▶ [WRITTEN EXERCISE]: Quote the data below in full, please, without altering anything.

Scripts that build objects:
BEGIN
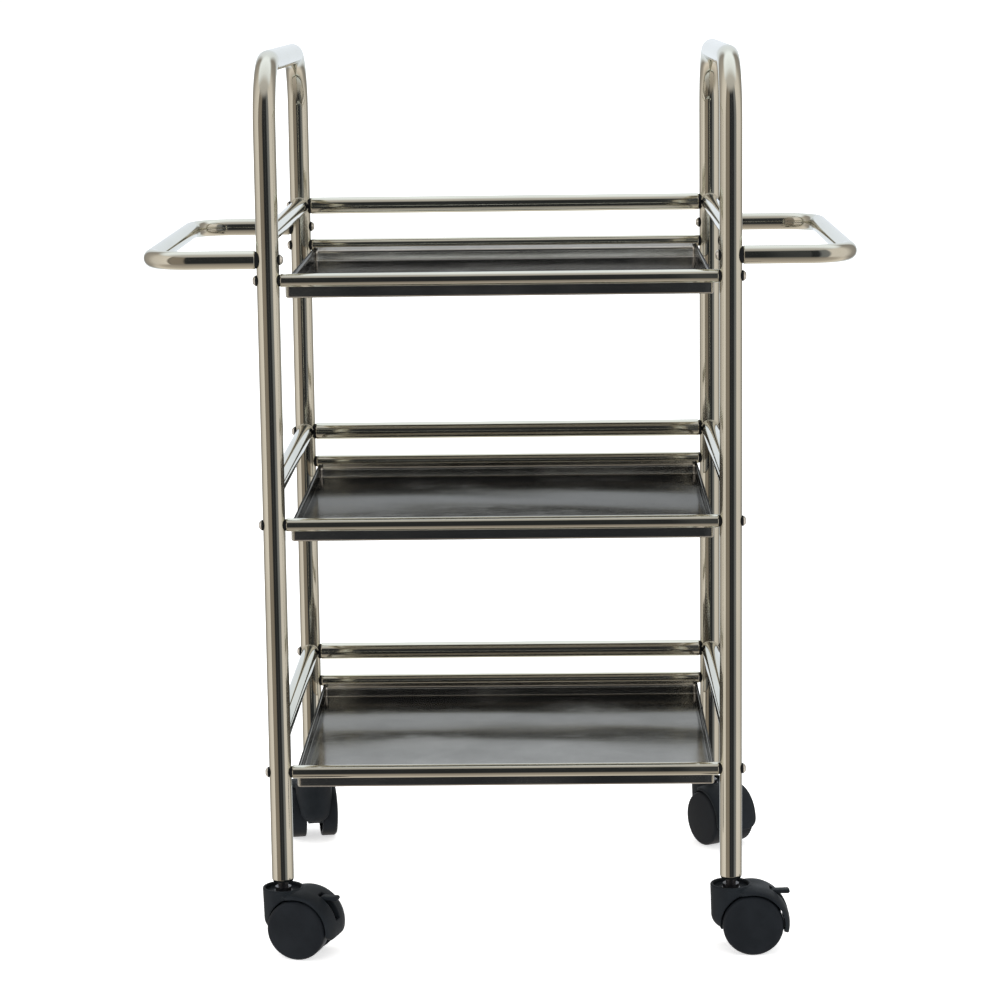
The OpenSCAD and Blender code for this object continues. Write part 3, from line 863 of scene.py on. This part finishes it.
class HousingShape:
    """A caster housing as a field of distances from its skin, negative inside, in its own axes.

    The origin is the swivel's foot, X along the trail, Y along the axle. The neck is a round
    post with a cup on top; the hood is a shell about the axle, cut off at two angles; both
    flow together; two wheel wells, the cup, the bores and the brake's slot are cut out.
    """

    neck_radius = 20.5 * MM
    neck_draft = 0.03
    rim_height = 67.5 * MM
    cup_floor = 63 * MM
    cup_radius = 17.6 * MM
    hood_span = (math.radians(-15), math.radians(116))
    web_span = (math.radians(35), math.radians(195))
    boss_radius = 10 * MM
    lip = 1.6 * MM
    stem_bore = 5.05 * MM
    stem_bore_floor = 30 * MM
    groove_radius, groove_height, groove_half = 6.3 * MM, 37 * MM, 2 * MM
    axle_bore = 3.02 * MM
    pin_bore = 1.52 * MM

    def __init__(self, sizes, braked):
        self.sizes, self.braked = sizes, braked
        self.trail, self.wheel = axle_place()
        self.low, self.high = np.array([-22, -29.5, 15]) * MM, np.array([60, 29.5, 69]) * MM

    def neck(self, x, y, z):
        """Round post: r against its radius, a 14 mm round at the bottom, a 1.6 mm round at the rim."""
        bottom, rim, round_off = 22 * MM, self.rim_height, 14 * MM
        radius = self.neck_radius - self.neck_draft * np.clip(rim - z, 0, None)
        across = np.clip(np.hypot(x, y) - radius + round_off, 0, None)
        down = np.clip(bottom + round_off - z, 0, None)
        return smooth_max(np.hypot(across, down) - round_off, z - rim, 1.6 * MM)

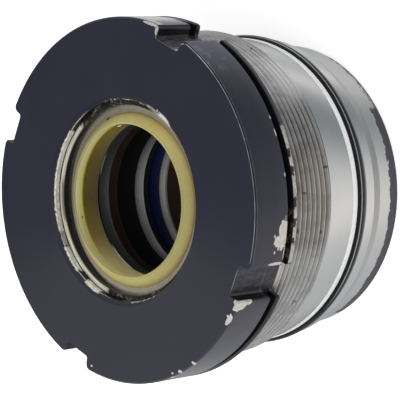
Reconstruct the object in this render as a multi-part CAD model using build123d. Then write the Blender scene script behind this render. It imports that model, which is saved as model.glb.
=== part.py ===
from build123d import *
import math
import os

# Threaded head (gland) of a hydraulic cylinder for a 45 mm rod and a 90 mm tube, with its seals.
# It stands on its nose. The origin is the middle of the nose's end face, and +Z runs along the axis
# to the painted flange. The four hook spanner slots lie on +X, +Y, -X and -Y.
# Depths are measured from the flange's front face towards the nose. All sizes are in millimetres.

# Driving dimensions
ROD_D = 45.0
TUBE_BORE_D = 90.0
THREAD_D = 95.0
FLANGE_D = 103.5
LENGTH = 71.0
SECTION_O_RING = 3.53

# Depths of the outside stations
FLANGE_END = 13.0
LIP_START = 15.5
LIP_END = 16.9
THREAD_END = 35.8
PILOT_START = 38.3
SEAL_GROOVE_START = 48.1
SEAL_GROOVE_END = 53.7
REAR_LAND_END = 57.4
TAPER_END = 63.0

# Outside radii, with the thread and the pilot a running clearance under their nominal sizes
OUTSIDE_CLEARANCE = 0.1
LOCK_GROOVE_DEPTH = 3.45
SEAL_GROOVE_DEPTH = 2.55
NOSE_STEP = 2.5
FLANGE_R = FLANGE_D / 2
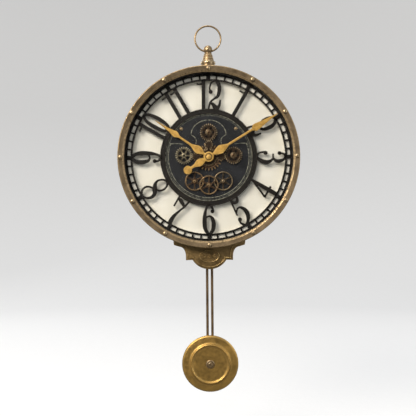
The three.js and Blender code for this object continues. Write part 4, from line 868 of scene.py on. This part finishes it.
END
▶ [EXERCISE OUTPUT]:
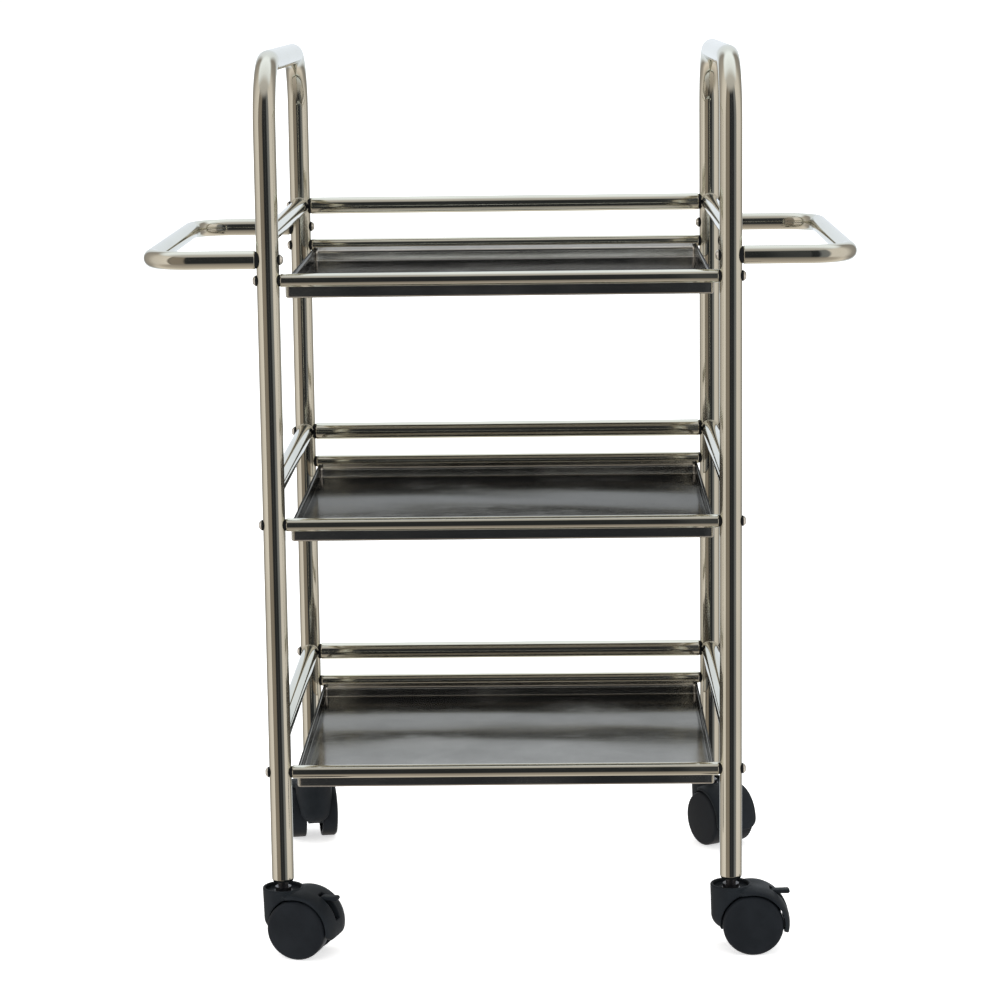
The OpenSCAD and Blender code for this object continues. Write part 3, from line 863 of scene.py on. This part finishes it.
class HousingShape:
    """A caster housing as a field of distances from its skin, negative inside, in its own axes.

    The origin is the swivel's foot, X along the trail, Y along the axle. The neck is a round
    post with a cup on top; the hood is a shell about the axle, cut off at two angles; both
    flow together; two wheel wells, the cup, the bores and the brake's slot are cut out.
    """

    neck_radius = 20.5 * MM
    neck_draft = 0.03
    rim_height = 67.5 * MM
    cup_floor = 63 * MM
    cup_radius = 17.6 * MM
    hood_span = (math.radians(-15), math.radians(116))
    web_span = (math.radians(35), math.radians(195))
    boss_radius = 10 * MM
    lip = 1.6 * MM
    stem_bore = 5.05 * MM
    stem_bore_floor = 30 * MM
    groove_radius, groove_height, groove_half = 6.3 * MM, 37 * MM, 2 * MM
    axle_bore = 3.02 * MM
    pin_bore = 1.52 * MM

    def __init__(self, sizes, braked):
        self.sizes, self.braked = sizes, braked
        self.trail, self.wheel = axle_place()
        self.low, self.high = np.array([-22, -29.5, 15]) * MM, np.array([60, 29.5, 69]) * MM

    def neck(self, x, y, z):
        """Round post: r against its radius, a 14 mm round at the bottom, a 1.6 mm round at the rim."""
        bottom, rim, round_off = 22 * MM, self.rim_height, 14 * MM
        radius = self.neck_radius - self.neck_draft * np.clip(rim - z, 0, None)
        across = np.clip(np.hypot(x, y) - radius + round_off, 0, None)
        down = np.clip(bottom + round_off - z, 0, None)
        return smooth_max(np.hypot(across, down) - round_off, z - rim, 1.6 * MM)

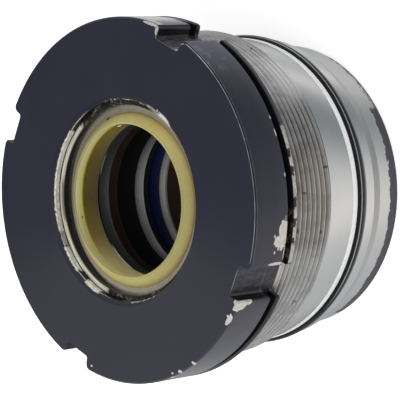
Reconstruct the object in this render as a multi-part CAD model using build123d. Then write the Blender scene script behind this render. It imports that model, which is saved as model.glb.
=== part.py ===
from build123d import *
import math
import os

# Threaded head (gland) of a hydraulic cylinder for a 45 mm rod and a 90 mm tube, with its seals.
# It stands on its nose. The origin is the middle of the nose's end face, and +Z runs along the axis
# to the painted flange. The four hook spanner slots lie on +X, +Y, -X and -Y.
# Depths are measured from the flange's front face towards the nose. All sizes are in millimetres.

# Driving dimensions
ROD_D = 45.0
TUBE_BORE_D = 90.0
THREAD_D = 95.0
FLANGE_D = 103.5
LENGTH = 71.0
SECTION_O_RING = 3.53

# Depths of the outside stations
FLANGE_END = 13.0
LIP_START = 15.5
LIP_END = 16.9
THREAD_END = 35.8
PILOT_START = 38.3
SEAL_GROOVE_START = 48.1
SEAL_GROOVE_END = 53.7
REAR_LAND_END = 57.4
TAPER_END = 63.0

# Outside radii, with the thread and the pilot a running clearance under their nominal sizes
OUTSIDE_CLEARANCE = 0.1
LOCK_GROOVE_DEPTH = 3.45
SEAL_GROOVE_DEPTH = 2.55
NOSE_STEP = 2.5
FLANGE_R = FLANGE_D / 2
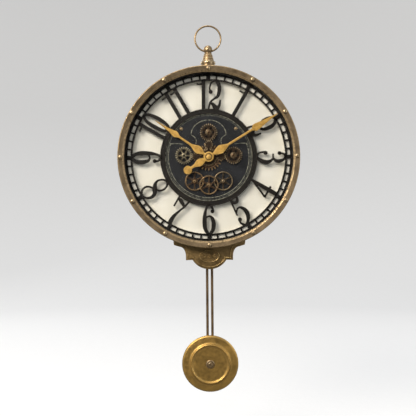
The three.js and Blender code for this object continues. Write part 4, from line 868 of scene.py on. This part finishes it.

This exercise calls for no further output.